XIX wieczny budynek koszar 16 Sandomierskiej Brygady Pogranicznej być może nie zostanie wyburzony. Gmach znajdujący się przy ulicy Zawichojskiej jest bardzo zniszczony. Dotychczasowy plan zagospodarowania przestrzennego przewidywał jego wyburzenie.
Burmistrz Marek Bronkowski wyszedł z inicjatywą by zmienić plan i próbować uratować budynek. Zobowiązał architektów by do końca miesiąca przygotowali koncepcję innego przebiegu drogi, która zgodnie z dotychczasowym planem była wytyczona przez działkę z koszami.
Zdaniem Marka Juszczyka z Urzędu Ochrony Zabytków w Sandomierzu nieruchomość ma ciekawą architekturę i znajduje się niedaleko starówki.

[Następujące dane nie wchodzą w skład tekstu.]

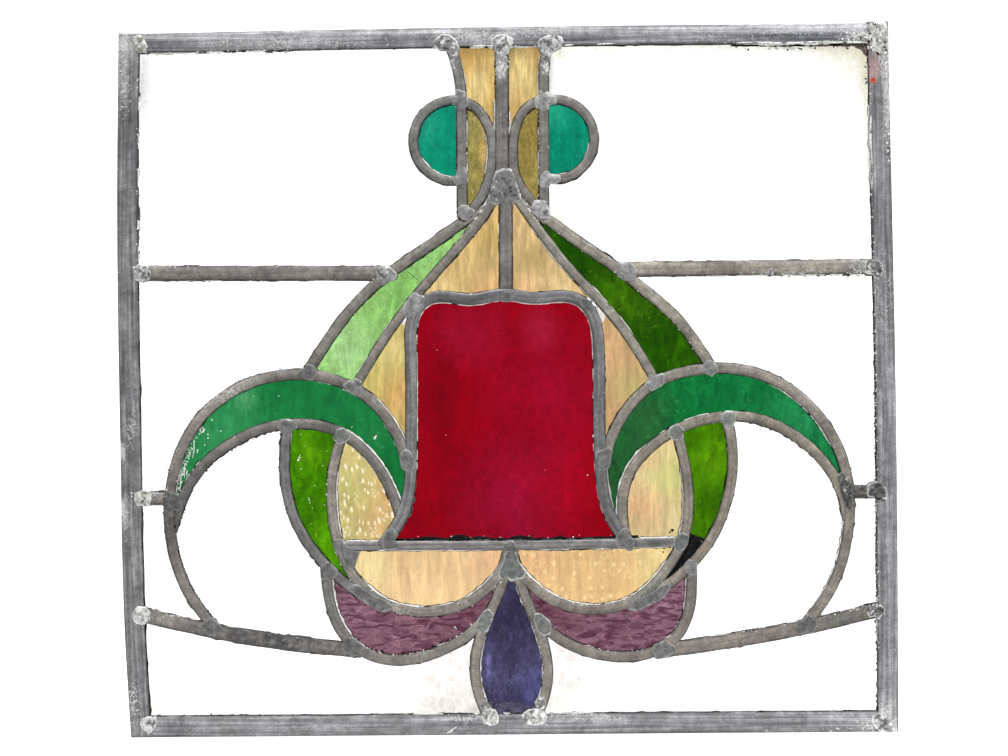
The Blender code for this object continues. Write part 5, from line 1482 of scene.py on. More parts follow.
UP = (420, 420, 42)          # upright wisps
COLOURED = [
    # node, cell mm, relief, seed, amount, slot, material
    ("amber_stem_pane_left", 0.8, "wavy", 201, 0.6, "amber", dict(shade=(220, 188, 118), vary=0.14, scale=(200, 200, 60),
        streak=(0.78, 1.26, (130, 130, 24), 0.22, 2.4), fine=0.06,
        washes=[((176, 136, 66), 486, 150, 60, 0.6), ((250, 228, 164), 478, 85, 26, 0.7, (0.6, 1.2)), ((112, 94, 58), 474, 44, 46, 1.0, (1, 0.38)),
                ((170, 140, 82), 494, 90, 60, 0.5, (0.12, 1)),
                ((186, 146, 80), 462, 52, 30, 0.6), ((196, 156, 88), 470, 60, 22, 0.5)])),
    ("amber_stem_pane_right", 0.8, "wavy", 202, 0.6, "amber", dict(shade=(221, 191, 125), vary=0.14, scale=(200, 200, 60),
        streak=(0.78, 1.26, (130, 130, 24), -0.24, 2.4), fine=0.06,
        washes=[((250, 228, 160), 523, 78, 28, 0.7, (0.6, 1.2)), ((112, 96, 60), 528, 44, 46, 1.0, (1, 0.38)),
                ((170, 142, 88), 540, 90, 60, 0.5, (0.12, 1)), ((184, 144, 80), 512, 112, 30, 0.6),
                ((186, 148, 84), 540, 52, 24, 0.6)])),
    ("olive_lens_pane_left", 0.8, "flat", 203, 1, "olive", dict(shade=(150, 138, 76), vary=0.18,
        streak=(0.78, 1.24, (420, 420, 150), 0.1, 1.2), fine=0.14,
        washes=[((210, 172, 106), 485.5, 150, 9, 1.0, (1, 4.2)), ((176, 166, 104), 470, 128, 16, 0.5)],
        extra=flecks(0.66, 0.45, (214, 206, 160), 420))),
    ("olive_lens_pane_right", 0.8, "flat", 204, 1, "olive", dict(shade=(148, 131, 68), vary=0.18,
        streak=(0.78, 1.24, (420, 420, 150), 0.1, 1.2), fine=0.14,
        washes=[((206, 192, 114), 539.5, 165, 6, 1.0, (1, 5)), ((170, 156, 92), 528, 180, 16, 0.5)],
        extra=flecks(0.66, 0.45, (206, 196, 140), 420))),
    ("teal_pane_left", 0.8, "flat", 205, 1, "teal", dict(shade=(12, 146, 116), vary=0.10, streak=(0.88, 1.12, (200, 200, 70), 0.1),
        washes=[((44, 166, 136), 424, 126, 22, 0.7), ((0, 132, 100), 452, 160, 22, 0.6)], extra=flecks(0.70, 0.4, (130, 210, 190), 500))),
    ("teal_pane_right", 0.8, "flat", 206, 1, "teal", dict(shade=(6, 141, 112), vary=0.10, streak=(0.86, 1.12, (220, 220, 60), 0.0),
        washes=[((38, 164, 130), 556, 112, 22, 0.8), ((30, 162, 130), 586, 150, 16, 0.7), ((0, 122, 94), 566, 150, 22, 0.6)],
        extra=flecks(0.69, 0.4, (130, 210, 190), 500))),
    ("amber_triangle_pane_left", 0.9, "wavy", 207, 0.5, "amber", dict(shade=(212, 182, 122), vary=0.12,
        streak=(0.80, 1.22, (210, 210, 34), 0.22, 1.4), fine=0.05,
        washes=[((226, 176, 126), 487, 288, 26, 0.8), ((232, 206, 150), 430, 292, 28, 0.7), ((184, 152, 82), 486, 236, 28, 0.6)])),
    ("amber_triangle_pane_right", 0.9, "wavy", 208, 0.5, "amber", dict(shade=(213, 182, 128), vary=0.12,
        streak=(0.78, 1.24, (210, 210, 34), -0.22, 1.4), fine=0.05,
        washes=[((176, 152, 90), 530, 258, 22, 0.7), ((236, 188, 138), 521, 288, 18, 0.8), ((236, 208, 150), 565, 290, 26, 0.8)])),
    ("green_blade_pane_left", 0.9, "flat", 209, 1, "light_green", dict(shade=(144, 196, 110), vary=0.14, scale=(70, 70, 70),
        streak=(0.86, 1.16, (180, 180, 60), 0.7, 1.0), fine=0.12,
        washes=[((186, 228, 164), 345, 350, 40, 0.8), ((160, 214, 134), 430, 252, 34, 0.7), ((112, 176, 84), 400, 290, 26, 0.5)],
        extra=flecks(0.70, 0.7, (236, 248, 224), 480))),
    ("green_blade_pane_right", 0.9, "flat", 210, 1, "dark_green", dict(shade=(34, 82, 0), vary=0.22, scale=(120, 120, 120),
        streak=(0.70, 1.28, (170, 170, 60), -0.5, 1.2), fine=0.20,
        washes=[((72, 124, 8), 620, 300, 46, 0.7), ((10, 56, 0), 572, 250, 44, 0.6), ((54, 118, 0), 690, 352, 26, 0.7)],
        extra=flecks(0.69, 0.55, (150, 190, 104), 460))),
    ("amber_side_pane_left", 0.9, "wavy", 211, 0.5, "amber", dict(shade=(209, 190, 118), vary=0.10, scale=(130, 130, 60),
        streak=(0.84, 1.16, (300, 300, 50), 0.5, 1.0), fine=0.05,
        washes=[((186, 184, 100), 376, 385, 26, 0.7), ((214, 158, 98), 402, 400, 40, 0.9), ((232, 212, 146), 392, 350, 20, 0.7)]
        + [((255, 254, 250), 404, 318, 8, 1.0)] * 3)),      # its tip is missing and light comes through
    ("amber_side_pane_right", 0.9, "wavy", 212, 0.5, "amber", dict(shade=(205, 168, 120), vary=0.10, scale=(130, 130, 60),
        streak=(0.84, 1.16, (300, 300, 50), -0.5, 1.0), fine=0.05,
        washes=[((182, 174, 112), 634, 388, 28, 0.9), ((220, 178, 130), 608, 350, 30, 0.7), ((196, 150, 100), 612, 420, 26, 0.5)]
        + [((255, 254, 250), 601, 312, 9, 1.0, (0.7, 1.3))] * 3)),
    ("red_flower_pane", 1.2, "flat", 213, 1, "red", dict(shade=(150, 0, 20), vary=0.10, scale=(48, 48, 40),
        streak=(0.93, 1.06, (80, 80, 44), 0.2, 1.8), fine=0.08,
        relief_span=(0.95, 1.05), spec=0.25,
        washes=[((158, 10, 48), 548, 390, 80, 0.75), ((160, 18, 58), 520, 500, 80, 0.9), ((112, 0, 16), 441, 400, 60, 0.75, (0.4, 1.6)),
                ((118, 0, 22), 470, 478, 50, 0.6), ((174, 0, 24), 575, 500, 52, 0.7), ((160, 24, 62), 470, 330, 46, 0.6),
                ((172, 36, 70), 540, 330, 30, 0.5), ((124, 0, 22), 520, 440, 40, 0.4)],
        extra=flecks(0.715, 0.35, (214, 110, 130), 560))),
    ("green_arch_pane_left", 0.9, "flat", 214, 1, "arch_green", dict(shade=(26, 122, 62), vary=0.12, scale=(80, 80, 60),
        streak=(0.84, 1.14, (260, 260, 60), 0.1, 1.0), fine=0.08,
        washes=[((58, 154, 94), 215, 430, 66, 0.85), ((92, 164, 116), 244, 398, 16, 0.6), ((6, 104, 44), 392, 470, 50, 0.6),
                ((44, 124, 74), 375, 438, 18, 0.5)], extra=flecks(0.70, 0.6, (150, 214, 174), 460))),
    ("green_arch_pane_right", 0.9, "flat", 215, 1, "arch_green", dict(shade=(12, 114, 54), vary=0.12, scale=(80, 80, 60),
        streak=(0.82, 1.14, (200, 200, 70), 0.2, 1.0), fine=0.12,
        washes=[((38, 80, 42), 620, 462, 66, 1.0), ((36, 78, 40), 616, 476, 40, 1.0), ((46, 92, 50), 645, 415, 42, 1.0),
                ((40, 146, 90), 806, 424, 60, 0.8),
                ((26, 132, 74), 740, 392, 30, 0.4)],
        extra=flecks(0.68, 0.5, (110, 180, 130), 460))),
    ("green_leaf_pane_left", 0.8, "hammered", 216, 0.8, "leaf_green", dict(shade=(64, 128, 0), vary=0.20, scale=(120, 120, 90),
        streak=(0.74, 1.20, (200, 200, 80), 0.2, 1.0), fine=0.12,
        relief_span=(0.92, 1.08), washes=[((98, 154, 8), 312, 452, 22, 0.7), ((38, 92, 0), 324, 440, 18, 0.8), ((92, 164, 6), 326, 540, 34, 0.8),
                                         ((44, 104, 0), 296, 500, 20, 0.5)],
        extra=flecks(0.70, 0.7, (180, 214, 130), 430))),
    ("green_leaf_pane_right", 0.8, "flat", 217, 1, "leaf_green", dict(shade=(68, 126, 0), vary=0.18, scale=(120, 120, 90),
        streak=(0.74, 1.20, (200, 200, 70), 0.1, 1.0), fine=0.12,
        relief_span=(0.92, 1.08), washes=[((96, 156, 6), 712, 460, 28, 0.8), ((38, 88, 0), 716, 500, 24, 0.7), ((44, 104, 0), 694, 440, 16, 0.5)],
        extra=flecks(0.70, 0.6, (170, 204, 110), 430))),
    ("amber_teardrop_pane_left", 0.6, "dimples", 218, 1, "amber", dict(shade=(210, 194, 128), vary=0.07, scale=(130, 130, 90),
        streak=(0.88, 1.12, (260, 260, 80), 0.1, 0.8), fine=0.04,
        relief_span=(0.96, 1.06), washes=[((222, 178, 120), 388, 500, 42, 0.95), ((196, 196, 116), 352, 490, 28, 0.7), ((230, 190, 132), 380, 530, 26, 0.8)],
        extra=brights((255, 249, 222), 0.30, 0.95, 0.95))),
    ("amber_teardrop_pane_right", 0.9, "wavy", 219, 0.5, "amber", dict(shade=(223, 198, 146), vary=0.07, scale=(130, 130, 60),
        streak=(0.86, 1.13, (320, 320, 46), 0.15, 1.0), fine=0.04,
        washes=[((204, 204, 128), 672, 474, 38, 0.95), ((232, 182, 136), 640, 508, 30, 0.9), ((250, 232, 170), 676, 522, 20, 0.9),
                ((236, 192, 142), 650, 460, 14, 0.5)])),
    ("amber_cup_pane_left", 0.9, "wavy", 220, 0.7, "amber", dict(shade=(236, 200, 148), vary=0.07, scale=(220, 220, 50),
        streak=(0.86, 1.14, (150, 150, 28), 0.05, 1.4), fine=0.04,
        washes=[((250, 234, 170), 370, 570, 30, 0.95), ((242, 192, 150), 488, 560, 34, 0.85), ((244, 212, 158), 424, 590, 24, 0.5),
                ((226, 186, 132), 400, 560, 22, 0.5, (0.4, 1.2))],
        extra=strokes((252, 236, 196), 0.63, 0.65))),
    ("amber_cup_pane_right", 0.6, "bubbles", 221, 1, "amber", dict(shade=(232, 192, 136), vary=0.06, scale=(220, 220, 50),
        streak=(0.88, 1.12, (230, 230, 34), 0.0, 0.9), fine=0.04,
        relief_span=(0.97, 1.05), washes=[((246, 226, 158), 662, 562, 42, 0.95), ((238, 186, 138), 535, 560, 34, 0.8)],
        extra=brights((252, 228, 176), 0.25, 1.0, 0.8))),
    ("mauve_petal_pane_left", 0.7, "ripple", 222, 1, "mauve", dict(shade=(130, 93, 107), vary=0.10, scale=(110, 110, 180),
        streak=(0.88, 1.12, (180, 180, 330), -0.2, 1.0), fine=0.08,
        relief_span=(0.84, 1.14), washes=[((150, 114, 130), 352, 612, 34, 0.7), ((98, 48, 64), 470, 606, 44, 0.6), ((138, 98, 112), 430, 640, 30, 0.5)],
        extra=hollows((84, 44, 62), 0.85, -0.2))),
    ("mauve_petal_pane_right", 0.7, "ripple", 223, 1, "mauve", dict(shade=(128, 91, 105), vary=0.10, scale=(110, 110, 180),
        streak=(0.88, 1.12, (180, 180, 330), 0.2, 1.0), fine=0.08,
        relief_span=(0.84, 1.14), washes=[((156, 118, 138), 668, 606, 40, 0.8), ((98, 46, 64), 556, 606, 40, 0.6), ((136, 94, 110), 600, 640, 30, 0.5)],
        extra=hollows((82, 42, 60), 0.85, 0.2))),
    ("violet_drop_pane", 0.8, "wavy", 224, 1, "violet", dict(shade=(70, 67, 98), vary=0.18, scale=(170, 170, 130),
        streak=(0.72, 1.28, (330, 330, 120), 0.5, 1.8), fine=0.22,
        relief_span=(0.94, 1.06), washes=[((40, 37, 60), 512, 618, 52, 0.95, (1, 0.9)), ((92, 92, 146), 536, 688, 26, 0.9), ((112, 106, 158), 489, 668, 9, 0.9, (0.5, 2.0)),
                                         ((58, 54, 92), 508, 706, 26, 0.7), ((98, 92, 142), 500, 690, 8, 0.5, (0.5, 1.8)), ((46, 42, 72), 512, 655, 22, 0.6)],
        extra=flecks(0.68, 0.45, (120, 120, 160), 620))),
]
for node, cell, kind, seed, amount, slot_name, args in COLOURED:
    pane(node, cell * MM, relief(kind, seed, amount), glass_material("glass_" + node, **args), slot_name)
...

Może tam mieścić się muzeum, hotel albo restauracja.
Właścicielem budynku jest Spółdzielnia Handlowo -Produkcyjna „Samopomoc Chłopska”. Organizacji nie stać jej na remont byłych koszar, a próby poszukiwania inwestorów nie przynosiły rezultatu, ponieważ planowana droga uniemożliwiała prowadzenie działalności gospodarczej.
Według historyka Piotra Sławińskiego stare koszary powinny zostać uratowane ponieważ jest to jedyny zachowany obiekt straży granicznej z czasów carskich , na zachód od Bugu.Taką funkcję budynek pełnił do 1915 roku, potem przeszedł w ręce prywatne.